Wednesday, September 15, 2004

Remember when The Simpsons was poignant and clever instead of just absurd and loud?

After graduation this May I will most likely begin the steps necessary to becoming a teacher. I am looking to earn my single-subject credential (math or literature - I'm not sure yet) concurrently with a Master's Degree. Part of my interest in teaching originates from my appreciation of people in the profession (most notably my mother and uncle) who genuinely care about students' well being. I would like to teach in what the industry calls an"underperforming" (read "poor") school; I feel that's where my roots and emotions lay.

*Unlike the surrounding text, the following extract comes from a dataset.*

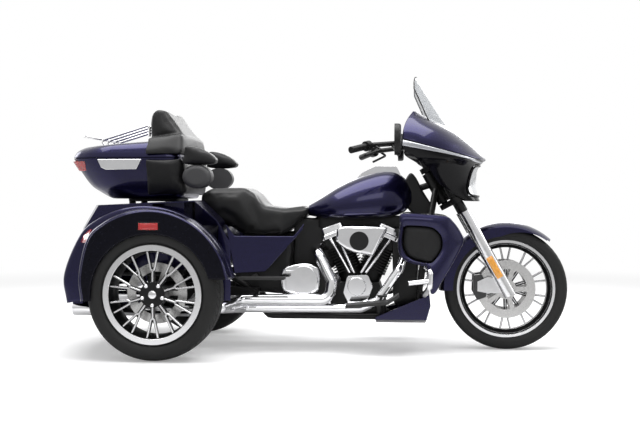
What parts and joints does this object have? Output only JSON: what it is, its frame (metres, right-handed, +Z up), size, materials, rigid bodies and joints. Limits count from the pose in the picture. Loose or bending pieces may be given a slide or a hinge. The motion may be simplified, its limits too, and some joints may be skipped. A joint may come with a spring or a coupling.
{
  "type": "motorized trike",
  "caption": "Three-wheeled touring motorcycle with a steered front wheel, twin rear wheels, fork-mounted fairing, trunk and top case.",
  "frame": {"origin": "on the floor, half way along the machine, on its centre plane", "axes": "+X forwards, +Y to the rider's left, +Z up"},
  "size_m": [2.62, 1.388, 1.4291],
  "materials": {
    "paint": "deep metallic blue, polished",
    "gloss_black": "gloss black",
    "black_metal": "black powder coat",
    "black_plastic": "matt black",
    "chrome": "polished",
    "fins": "black with bright fin edges",
    "wheel": "gloss black with machined edges",
    "disc": "turned",
    "tyre": "rubber",
    "rubber_pad": "ribbed",
    "leather": "grained, stitched",
    "screen": "clear",
    "lens": "clear",
    "lamp_red": "red lens"
  },
  "bodies": {
    "chassis": {"rear_axle": "black_metal", "frame": "black_metal", "engine_case": "black_metal", "cylinders": "fins", "rocker_covers": "chrome", "engine_covers": "chrome", "pushrod_tubes": "chrome", "air_cleaner": "chrome", "air_filter_disc": "black_plastic", "gearbox": "black_metal", "primary_cover": "chrome", "exhaust_headers": "chrome", "mufflers": "chrome", "tank": "paint", "tank_console": "chrome", "seat": "leather", "side_covers": "paint", "rear_body": "paint", "rear_fenders": "paint", "rear_lamps": "lamp_red", "top_case_base": "paint", "back_pad_lower": "leather", "armrests": "leather", "speaker_pods": "black_plastic", "top_case_mount": "black_metal", "case_latch": "chrome", "leg_fairings": "paint", "lower_pods": "black_plastic", "chin_spoiler": "paint", "engine_guard": "chrome", "footboards": "rubber_pad", "passenger_boards": "rubber_pad"},
    "steering": {"fork_clamps": "black_metal", "fork_tubes": "black_metal", "fork_sliders": "chrome", "front_calipers": "black_metal", "front_fender": "paint", "handlebar": "black_metal", "hand_controls": "black_plastic", "mirrors": "black_plastic", "fairing_outer": "paint", "fairing_lower": "gloss_black", "headlamp": "lens", "fairing_inner": "black_plastic", "windscreen": "screen"},
    "front_wheel": {"front_tyre": "tyre", "front_rim": "wheel", "front_discs": "disc"},
    "rear_wheel_right": {"rear_tyre_right": "tyre", "rear_rim_right": "wheel", "rear_disc_right": "disc"},
    "rear_wheel_left": {"rear_tyre_left": "tyre", "rear_rim_left": "wheel", "rear_disc_left": "disc"},
    "case_lid": {"top_case_lid": "paint", "back_pad_upper": "leather", "luggage_rack": "chrome"},
    "door": {"trunk_door": "paint"}
  },
  "joints": [
    {"name": "steer", "type": "hinge", "parent": "chassis", "child": "steering", "pos_m": [0.9221, 0, 0.3193], "axis": [-0.4848, 0, 0.8746], "range_deg": [-35, 35]},
    {"name": "front_wheel_spin", "type": "hinge", "parent": "steering", "child": "front_wheel", "pos_m": [0.9907, 0, 0.3193], "axis": [0, 1, 0], "continuous": true},
    {"name": "rear_wheel_right_spin", "type": "hinge", "parent": "chassis", "child": "rear_wheel_right", "pos_m": [-0.7433, -0.56, 0.3254], "axis": [0, 1, 0], "continuous": true},
    {"name": "rear_wheel_left_spin", "type": "hinge", "parent": "chassis", "child": "rear_wheel_left", "pos_m": [-0.7433, 0.56, 0.3254], "axis": [0, 1, 0], "continuous": true},
    {"name": "case_lid_hinge", "type": "hinge", "parent": "chassis", "child": "case_lid", "pos_m": [-0.96, 0.342, 1.0015], "axis": [-1, 0, 0], "range_deg": [0, 75]},
    {"name": "trunk_door_hinge", "type": "hinge", "parent": "chassis", "child": "door", "pos_m": [-1.304, 0, 0.368], "axis": [0, -1, 0], "range_deg": [0, 90]}
  ]
}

Having attended this type of school through seventh grade, and having had so many teachers who were actively invested in their students' lives, and conversely having endured so many teachers who didn't give a flying fuck, I've come to believe that I'm capable of being the former kind of teacher. This may just be a manifestation of "liberal guilt" (bah!) coupled with unmitigated conceit, but I'm certain I'd be a damn good teacher to "underperforming" students. My mother, who teaches kindergarten to the poorest of the poor in Long Beach, has repeatedly been told by her peers that she should teach middle-class students instead because she'd make more money and wouldn't have to deal with as much strife (such as having people on crack coming to pick up their kids). Instead, she feels that her experience and talent is more useful where she is.

Anyhow, this is just a very lengthy and unfunny way of introducing one of my favorite quotes from one of my top five favorite episodes of The Simpsons. (I am Rebecca C. Brown.)

"That's the problem with being middle class. Anybody who really cares will abandon you for those who need it more."